Lisa Tennyson, Monroe County’s legislative affairs director, is gearing up for another 60-day session of the Florida Legislature that begins March 7. Having served in the position for more than 10 years, Tennyson is closely monitoring a number of Keys priorities, including one county-backed proposal that seeks to allocate funding on an annual basis for the island chain’s precious environment.
Not only will she be going on the offense, Tennyson will also be playing defense to ensure Monroe County isn’t harmed by any of the thousands of bills filed by state legislators.
“It’s a roller coaster ride,” Tennyson told the Keys Weekly. “Not only are we working to get stuff done and get bills passed, we’re also looking at over 3,000 bills filed and lots of amendments. Any one of those bills could have a negative impact for us. It’s constant monitoring of all legislative activity happening.”
Sitting atop the priority list for Monroe County is legislation recently filed by state Rep. Jim Mooney and state Sen. Ana Maria Rodriguez that would allocate $20 million annually to the Florida Keys Stewardship Act. The program was authorized by the legislature in 2016. Since then, millions of dollars have been distributed for Keys water quality projects and land acquisition. For years, legislators, lobbyists and Monroe County officials eagerly awaited the governor’s budget proposal, which either included or excluded funds for the program. It followed with intense advocacy for a program that protects the Keys’ nearshore waters.
If legislation passes this session, the Stewardship Act funds would be granted through a pool of roughly $1 billion from the state’s Land Acquisition Trust Fund. Everglades restoration projects and South Florida Water Management and St. Johns River Water Management districts receive annual allocations from the trust fund. It’s funded by documentary stamp tax revenue, or a tax on a mortgage, lien or other indebtedness filed or recorded in Florida.

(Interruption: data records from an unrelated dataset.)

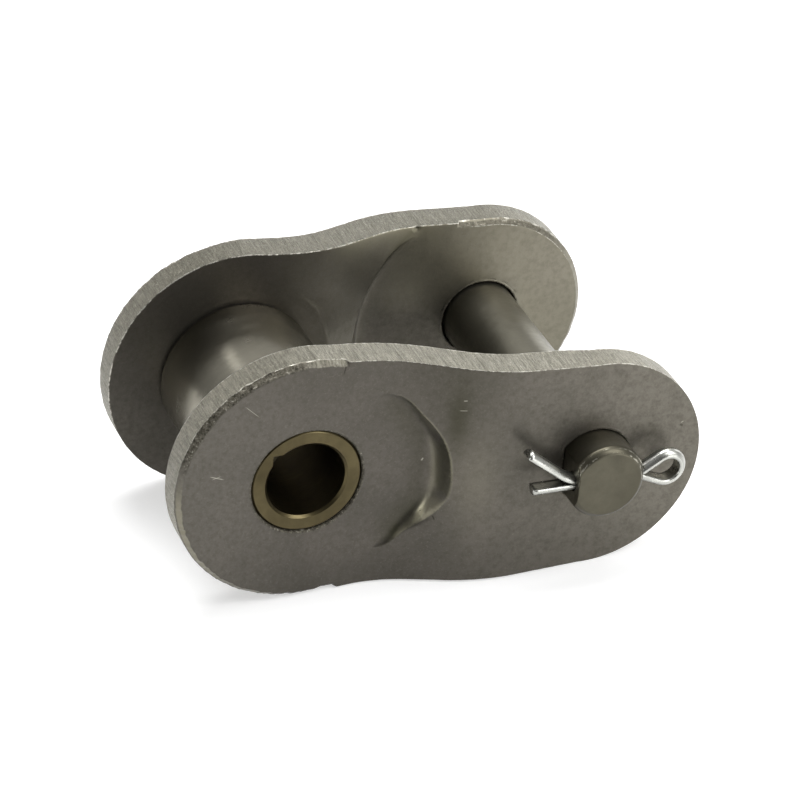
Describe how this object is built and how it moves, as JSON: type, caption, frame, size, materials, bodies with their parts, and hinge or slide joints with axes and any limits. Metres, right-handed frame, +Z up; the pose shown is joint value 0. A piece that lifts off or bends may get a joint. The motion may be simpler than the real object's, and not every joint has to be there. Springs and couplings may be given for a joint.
{
  "type": "offset chain link",
  "caption": "Cranked offset link for a heavy roller chain: two side plates, bush, free-turning roller and a flatted connecting pin held by a cotter pin.",
  "frame": {"origin": "centre of the bush, halfway between the side plates", "axes": "+X from the bush to the connecting pin, +Y along the bush away from the cotter pin, +Z up"},
  "size_m": [0.0951, 0.0681, 0.0476],
  "materials": {
    "near_plate": "dull grey-brown heat-treated steel with bright sheared edges",
    "far_plate": "dull grey-brown heat-treated steel with bright sheared edges",
    "bush": "smooth steel with an olive-brown temper tint",
    "roller": "smooth dull grey-brown steel",
    "connecting_pin": "smooth hardened steel, satin",
    "cotter_pin": "bright zinc plating"
  },
  "bodies": {
    "link": {"near_plate": "near_plate", "far_plate": "far_plate", "bush": "bush", "connecting_pin": "connecting_pin", "cotter_pin": "cotter_pin"},
    "roller": {"roller": "roller"}
  },
  "joints": [
    {"name": "roller_spin", "type": "hinge", "parent": "link", "child": "roller", "pos_m": [0, 0, 0], "axis": [0, 1, 0], "continuous": true}
  ]
}
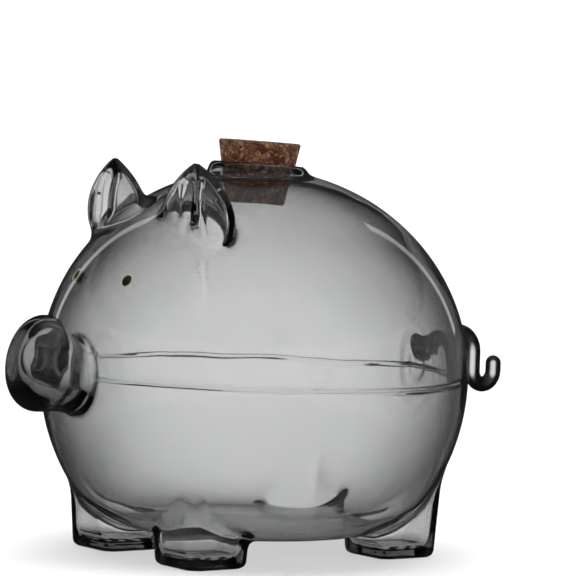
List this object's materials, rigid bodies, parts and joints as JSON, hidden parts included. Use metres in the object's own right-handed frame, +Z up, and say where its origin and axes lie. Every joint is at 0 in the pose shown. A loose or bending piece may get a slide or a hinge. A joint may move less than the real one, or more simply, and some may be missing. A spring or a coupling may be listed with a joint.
{
  "type": "piggy bank",
  "caption": "Round clear smoke-glass pig money bank on hollow block feet, with pointed ears, blunt snout and hooked tail; a tapered cork in the neck on its back lifts out to take coins.",
  "frame": {"origin": "on the ground under the middle of the whole length and width, so the feet stand on z = 0", "axes": "+Z up, the pig faces -Y with its tail towards +Y, and its left side is +X"},
  "size_m": [0.16, 0.2152, 0.1544],
  "materials": {
    "smoke_glass": "clear grey mould-blown glass, polished",
    "eye_enamel": "raised gloss black enamel",
    "eye_rim": "thin pale enamel edge",
    "cork": "agglomerated cork, matt, dark pits"
  },
  "bodies": {
    "bank": {"upper_shell": "smoke_glass", "lower_shell": "smoke_glass", "snout": "smoke_glass", "ear_left": "smoke_glass", "ear_right": "smoke_glass", "foot_front_left": "smoke_glass", "foot_front_right": "smoke_glass", "foot_rear_left": "smoke_glass", "foot_rear_right": "smoke_glass", "neck_ring": "smoke_glass", "tail": "smoke_glass", "eye_left": "eye_enamel", "eye_right": "eye_enamel", "eye_rim_left": "eye_rim", "eye_rim_right": "eye_rim"},
    "stopper": {"cork_stopper": "cork"}
  },
  "joints": [
    {"name": "stopper_lift", "type": "slide", "parent": "bank", "child": "stopper", "axis": [0, 0.0523, 0.9986], "range_m": [0, 0.06]}
  ]
}
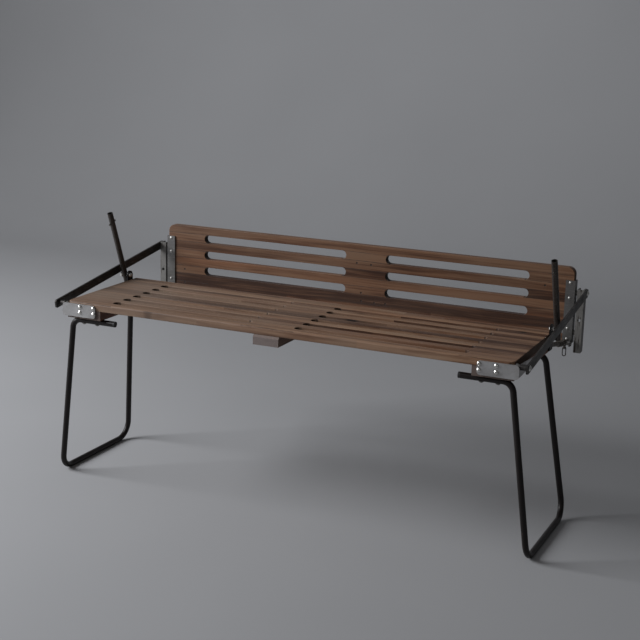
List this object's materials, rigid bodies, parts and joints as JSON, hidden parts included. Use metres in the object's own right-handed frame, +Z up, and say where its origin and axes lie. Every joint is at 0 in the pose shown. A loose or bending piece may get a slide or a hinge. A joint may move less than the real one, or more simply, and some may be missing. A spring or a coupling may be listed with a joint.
{
  "type": "slatted bench",
  "caption": "Slatted wooden bench with a low slatted back that folds forward, flat steel stays, leaning side posts and bent-tube legs.",
  "frame": {"origin": "on the floor under the middle of the whole bench's box", "axes": "+X along the bench to the sitter's left-hand end as seen from the front right, -Y towards the sitter's side, +Z up"},
  "size_m": [1.214, 0.5006, 0.6328],
  "materials": {
    "seat_wood": "oiled, worn satin",
    "back_wood": "oiled, worn satin, a little redder",
    "batten_wood": "oiled, dull",
    "bare_steel": "bare, dull and scratched",
    "bright_bolts": "bright zinc",
    "plain_fasteners": "dull zinc",
    "dark_paint": "brown-black paint",
    "worn_paint": "pale paint worn through to steel",
    "dark_steel": "dark, oiled, worn at the edges",
    "cap_plastic": "black, matt"
  },
  "bodies": {
    "seat": {"seat_front_slat": "seat_wood", "seat_middle_slats": "seat_wood", "seat_rear_slat": "seat_wood", "seat_end_blocks": "seat_wood", "seat_middle_blocks": "seat_wood", "batten_left": "batten_wood", "batten_middle": "batten_wood", "batten_right": "batten_wood", "batten_screws": "plain_fasteners", "front_plate_left": "bare_steel", "front_plate_right": "bare_steel", "front_plate_bolts": "bright_bolts", "leg_left": "dark_paint", "leg_right": "dark_paint", "leg_bolts": "plain_fasteners", "leg_caps": "cap_plastic", "ear_left": "dark_paint", "ear_right": "dark_paint", "ear_screws": "plain_fasteners", "post_pivot_bolts": "bright_bolts", "link_left": "dark_steel", "link_right": "dark_steel", "stay_front_bolts": "bright_bolts", "stay_spacers": "dark_steel"},
    "back": {"link_pins": "dark_steel", "back_top_slat": "back_wood", "back_middle_slats": "back_wood", "back_bottom_board": "back_wood", "back_end_blocks": "back_wood", "back_middle_blocks": "back_wood", "back_plate_left": "bare_steel", "back_plate_right": "bare_steel", "back_plate_screws": "plain_fasteners", "channel_left": "worn_paint", "channel_right": "worn_paint", "channel_rivets": "plain_fasteners"},
    "left_stay": {"stay_left": "dark_steel", "stay_top_bolt_left": "bright_bolts"},
    "left_post": {"post_left": "dark_steel", "post_cross_pin_left": "dark_steel"},
    "left_loop": {"wire_loop_left": "dark_steel"},
    "right_stay": {"stay_right": "dark_steel", "stay_top_bolt_right": "bright_bolts"},
    "right_post": {"post_right": "dark_steel", "post_cross_pin_right": "dark_steel"},
    "right_loop": {"wire_loop_right": "dark_steel"}
  },
  "joints": [
    {"name": "back_fold", "type": "hinge", "parent": "seat", "child": "back", "pos_m": [0, 0.2175, 0.386], "axis": [1, 0, 0], "range_deg": [0, 68]},
    {"name": "left_stay_swing", "type": "hinge", "parent": "seat", "child": "left_stay", "pos_m": [-0.584, -0.235, 0.44], "axis": [1, 0, 0], "range_deg": [-2.3, 0]},
    {"name": "right_stay_swing", "type": "hinge", "parent": "seat", "child": "right_stay", "pos_m": [0.584, -0.235, 0.44], "axis": [1, 0, 0], "range_deg": [-2.3, 0]},
    {"name": "left_post_fold", "type": "hinge", "parent": "seat", "child": "left_post", "pos_m": [-0.5705, 0.036, 0.461], "axis": [1, 0, 0], "range_deg": [0, 62]},
    {"name": "right_post_fold", "type": "hinge", "parent": "seat", "child": "right_post", "pos_m": [0.5705, 0.036, 0.461], "axis": [1, 0, 0], "range_deg": [0, 62]},
    {"name": "left_loop_swing", "type": "hinge", "parent": "seat", "child": "left_loop", "pos_m": [-0.545, 0.2175, 0.377], "axis": [1, 0, 0], "range_deg": [-60, 60]},
    {"name": "right_loop_swing", "type": "hinge", "parent": "seat", "child": "right_loop", "pos_m": [0.545, 0.2175, 0.377], "axis": [1, 0, 0], "range_deg": [-60, 60]}
  ],
  "couplings": [
    {"joint": "left_stay_swing", "follows": "back_fold", "ratio": -0.033824},
    {"joint": "right_stay_swing", "follows": "back_fold", "ratio": -0.033824}
  ]
}
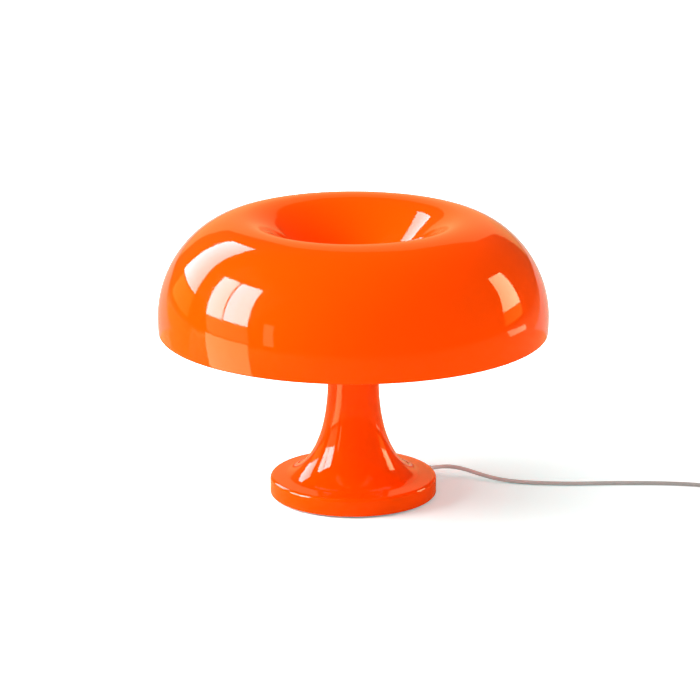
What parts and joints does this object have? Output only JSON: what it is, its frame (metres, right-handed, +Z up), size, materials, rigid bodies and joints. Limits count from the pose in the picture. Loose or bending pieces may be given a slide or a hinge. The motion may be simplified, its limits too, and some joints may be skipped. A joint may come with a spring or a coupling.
{
  "type": "table lamp",
  "caption": "Mushroom table lamp: a round shade that turns down into a funnel, on a trumpet-shaped body, with bulbs beneath and a cord with switch and plug.",
  "frame": {"origin": "on the table, under the middle of the body, at the feet's lower faces; the free cord isn't counted", "axes": "+Z up along the lamp's axis, +X to the viewer's right, +Y away from the viewer; the cord leaves the foot between +X and +Y"},
  "size_m": [0.5465, 0.32, 0.2338],
  "materials": {
    "orange_shell": "high gloss",
    "red_knob": "gloss",
    "white_plastic": "satin",
    "white_metal": "satin",
    "grey_plastic": "satin",
    "grey_cord": "satin",
    "black_rubber": "matt",
    "dark_steel": "matt",
    "steel": "satin",
    "cast_iron": "cast",
    "brass": "satin",
    "cap_aluminium": "satin",
    "plated_pins": "polished",
    "bulb_glass": "opal"
  },
  "bodies": {
    "base": {"body_shell": "orange_shell", "rubber_feet": "black_rubber", "bottom_plate": "dark_steel", "plate_screws": "steel", "ballast": "cast_iron", "tie_rod": "steel", "rod_washer": "steel", "rod_nut": "steel", "cord_bush": "grey_cord", "inner_lead": "grey_cord", "cord_clamp": "white_plastic", "clamp_screws": "steel", "terminal_block": "white_plastic", "terminal_screws": "brass", "stem_lead": "grey_cord", "cluster_body": "white_metal", "cluster_nut": "steel", "holder_nipples": "brass", "nipple_nuts": "brass", "holder_contacts": "brass", "seat_ring": "black_rubber", "switch_base": "grey_plastic", "switch_cover": "grey_plastic", "switch_screws": "steel", "switch_contacts": "brass", "cord_run": "grey_cord", "cord_link": "grey_cord", "cord_coil": "grey_cord", "cord_tail": "grey_cord", "plug_body": "grey_plastic", "plug_pins": "plated_pins", "lampholder_1": "white_plastic", "lampholder_2": "white_plastic", "lampholder_3": "white_plastic", "lampholder_4": "white_plastic"},
    "shade": {"shade_dome": "orange_shell", "shade_funnel": "orange_shell", "shade_throat": "orange_shell"},
    "knob_washer": {"knob_washer": "dark_steel"},
    "knob": {"retaining_knob": "red_knob"},
    "rocker": {"switch_rocker": "grey_plastic"},
    "bulb_1": {"bulb_glass_1": "bulb_glass", "bulb_cap_1": "cap_aluminium"},
    "bulb_2": {"bulb_glass_2": "bulb_glass", "bulb_cap_2": "cap_aluminium"},
    "bulb_3": {"bulb_glass_3": "bulb_glass", "bulb_cap_3": "cap_aluminium"},
    "bulb_4": {"bulb_glass_4": "bulb_glass", "bulb_cap_4": "cap_aluminium"}
  },
  "joints": [
    {"name": "shade_lift", "type": "slide", "parent": "base", "child": "shade", "axis": [0, 0, 1], "range_m": [0, 0.12]},
    {"name": "knob_rise", "type": "slide", "parent": "shade", "child": "knob_washer", "axis": [0, 0, 1], "range_m": [0, 0.0106]},
    {"name": "knob_turn", "type": "hinge", "parent": "knob_washer", "child": "knob", "pos_m": [0, 0, 0.1695], "axis": [0, 0, 1], "range_deg": [0, 3780]},
    {"name": "rocker_tip", "type": "hinge", "parent": "base", "child": "rocker", "pos_m": [0.314, -0.076, 0.0115], "axis": [1, 0, 0], "range_deg": [-16, 0]},
    {"name": "bulb_1_turn", "type": "hinge", "parent": "base", "child": "bulb_1", "pos_m": [0, 0, 0.15], "axis": [0.683, 0.683, 0.2588], "range_deg": [0, 1800]},
    {"name": "bulb_2_turn", "type": "hinge", "parent": "base", "child": "bulb_2", "pos_m": [0, 0, 0.15], "axis": [-0.683, 0.683, 0.2588], "range_deg": [0, 1800]},
    {"name": "bulb_3_turn", "type": "hinge", "parent": "base", "child": "bulb_3", "pos_m": [0, 0, 0.15], "axis": [-0.683, -0.683, 0.2588], "range_deg": [0, 1800]},
    {"name": "bulb_4_turn", "type": "hinge", "parent": "base", "child": "bulb_4", "pos_m": [0, 0, 0.15], "axis": [0.683, -0.683, 0.2588], "range_deg": [0, 1800]}
  ],
  "couplings": [
    {"joint": "knob_rise", "follows": "knob_turn", "m_per_rad": 0.00015915}
  ]
}
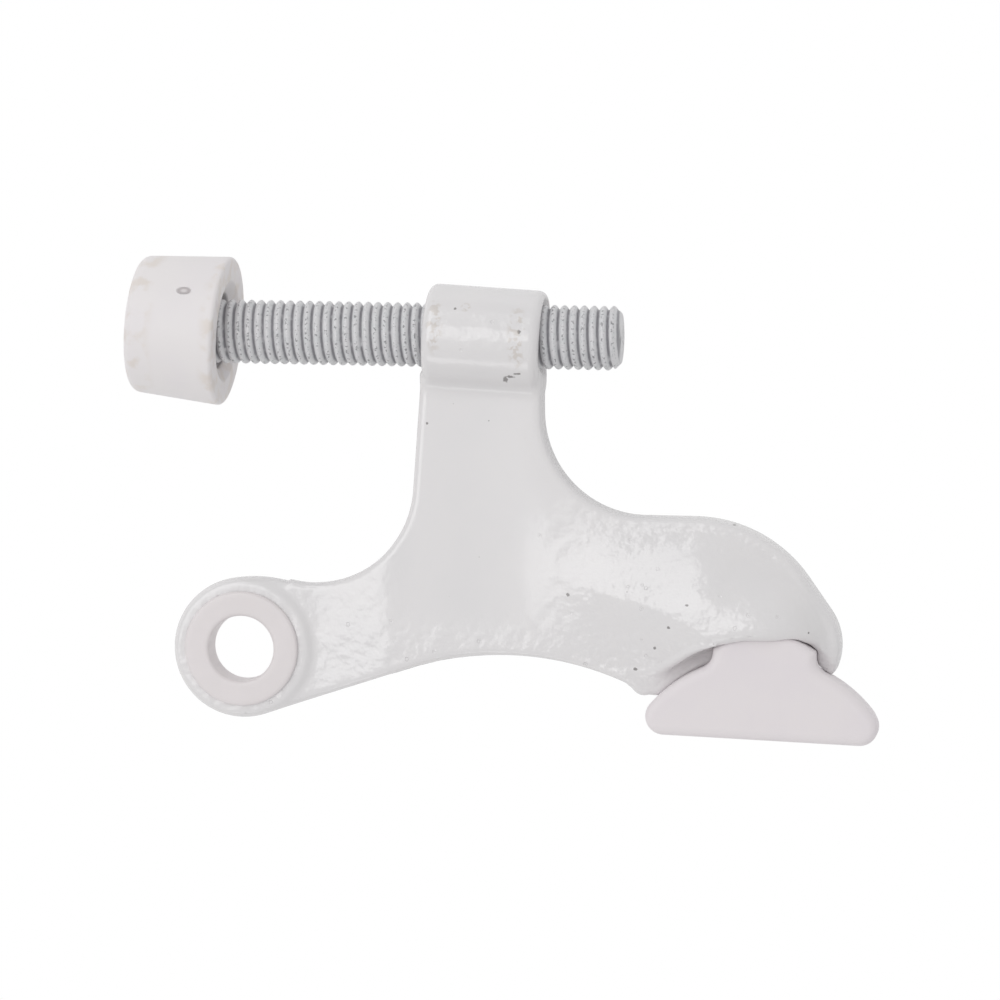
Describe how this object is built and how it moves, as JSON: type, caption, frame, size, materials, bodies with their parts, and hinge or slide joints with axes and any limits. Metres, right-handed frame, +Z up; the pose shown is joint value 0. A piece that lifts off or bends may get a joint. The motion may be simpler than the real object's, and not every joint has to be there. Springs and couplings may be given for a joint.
{
  "type": "hinge-pin door stop",
  "caption": "Cast arm that hangs on a door's hinge pin, with a screw-adjusted soft bumper for the wall side and a soft pad for the door.",
  "frame": {"origin": "on the hinge-pin axis, in the middle plane of the arm", "axes": "+Z up the hinge pin, +X along the adjusting screw towards its free end, +Y from the hinge pin to the screw"},
  "size_m": [0.0957, 0.0593, 0.0189],
  "materials": {
    "white_paint": "gloss white paint on a die casting, with slight orange peel",
    "bushing_plastic": "smooth white moulded plastic",
    "painted_thread": "thin grey-white paint, speckled along the thread",
    "bumper_vinyl": "soft matte white vinyl",
    "pad_vinyl": "soft matte white vinyl"
  },
  "bodies": {
    "arm": {"arm": "white_paint", "hinge_bushing": "bushing_plastic", "door_pad": "pad_vinyl"},
    "bumper": {"wall_bumper": "bumper_vinyl"},
    "screw": {"adjusting_screw": "painted_thread"}
  },
  "joints": [
    {"name": "screw_travel", "type": "slide", "parent": "arm", "child": "bumper", "axis": [1, 0, 0], "range_m": [-0.0095, 0.0245]},
    {"name": "screw_turn", "type": "hinge", "parent": "bumper", "child": "screw", "pos_m": [0, 0.0402, 0], "axis": [1, 0, 0], "range_deg": [-2750, 7070]}
  ],
  "couplings": [
    {"joint": "screw_turn", "follows": "screw_travel", "rad_per_m": 5026.5}
  ]
}
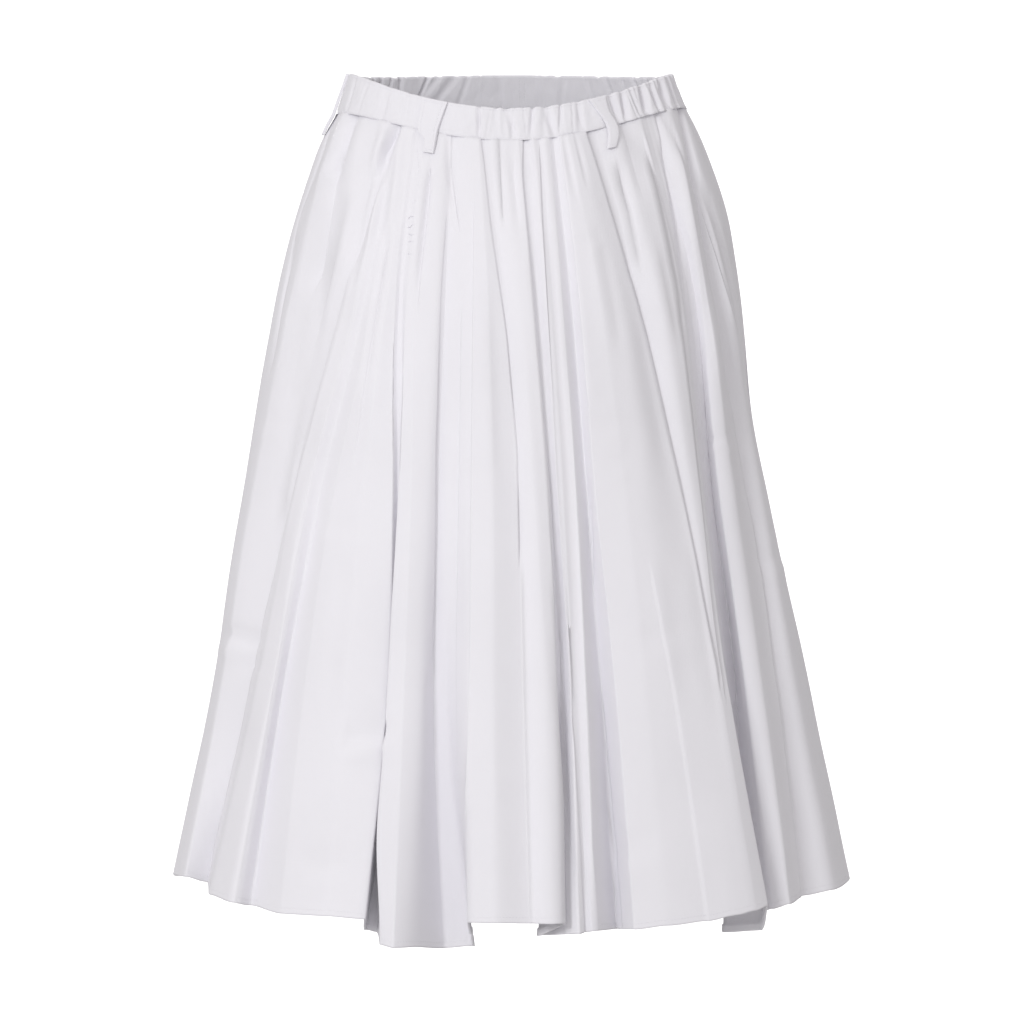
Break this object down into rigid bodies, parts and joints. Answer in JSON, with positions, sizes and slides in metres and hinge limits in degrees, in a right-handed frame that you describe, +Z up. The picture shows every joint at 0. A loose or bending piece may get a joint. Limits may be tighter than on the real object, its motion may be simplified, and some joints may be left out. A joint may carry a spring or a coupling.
{
  "type": "pleated skirt",
  "caption": "Pleated A-line midi skirt with a gathered elastic waistband and belt loops, filled out and hollow, open at waist and hem.",
  "frame": {"origin": "centre of the waist opening, at half the height of the waistband's sides, where a waist holds the skirt", "axes": "+Z up, -Y towards the front, +X to the right of the front view"},
  "size_m": [0.5752, 0.4688, 0.736],
  "materials": {
    "skirt_cotton": "crisp white plain-woven cotton",
    "band_cotton": "white cotton folded over elastic, puckered",
    "loop_cotton": "white cotton strip, pressed and topstitched"
  },
  "bodies": {
    "root": {"skirt_front": "skirt_cotton", "skirt_back": "skirt_cotton", "waistband": "band_cotton", "belt_loop_front_left": "loop_cotton", "belt_loop_front_right": "loop_cotton", "belt_loop_side_left": "loop_cotton", "belt_loop_side_right": "loop_cotton", "belt_loop_back": "loop_cotton"}
  },
  "joints": []
}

Tennyson said county officials argue that funding for Keys environmental projects merit the same statewide priority and attention as projects in the Everglades.
“There’s something particularly special about the marine environments of the Florida Keys. That’s the pitch we usually make,” Tennyson said. “There’s a lot of competition for this special source of funding. We think we’re deserving of that.”
If legislation passes and is signed into law, Tennyson said, there’s still no true guarantee that funding would be recurring each year. However, approval would put the program on a pedestal with other key environmental projects across the state.
“It would put us maybe 75 to 80% down the path of being able to know that we secured funding that year versus what we have to do right now, which is start from scratch,” she said.
Tennyson and county officials are also monitoring fixes to a bill passed in 2021 that preempted local governments from licensing local contractors. While House Bill 735 set out to create less bureaucracy for local contractors by eliminating the need for local licensing, Tennyson said it affected smaller contractors’ ability to obtain permits.
Those installing fences, pavers, granite or windows are able to get a license through the county to get a permit to do work. But House Bill 735 created a situation where only general contractors could pull permits.
Tennyson said they’re working on new legislation that would ideally repeal the preemption or modify the legislation to enable local governments to issue some form of licensing to make local small contractors whole.
“We’re not the only counties whose small contractors have been harmed by this,” Tennyson. “We’re working in conjunction with other counties that are trying to work on the item of local contractors as well.”
Tennyson was one of several county officials who visited Tallahassee last week to discuss county priorities. According to a county press release, County Administrator Roman Gastesi met with Kevin Guthrie, Florida Division of Emergency Management director, to discuss a county request for $6 million to cover additional expenses associated with the Emergency Operations Center in Marathon. Affordable housing, flood mitigation and infrastructure were also discussed with state officials.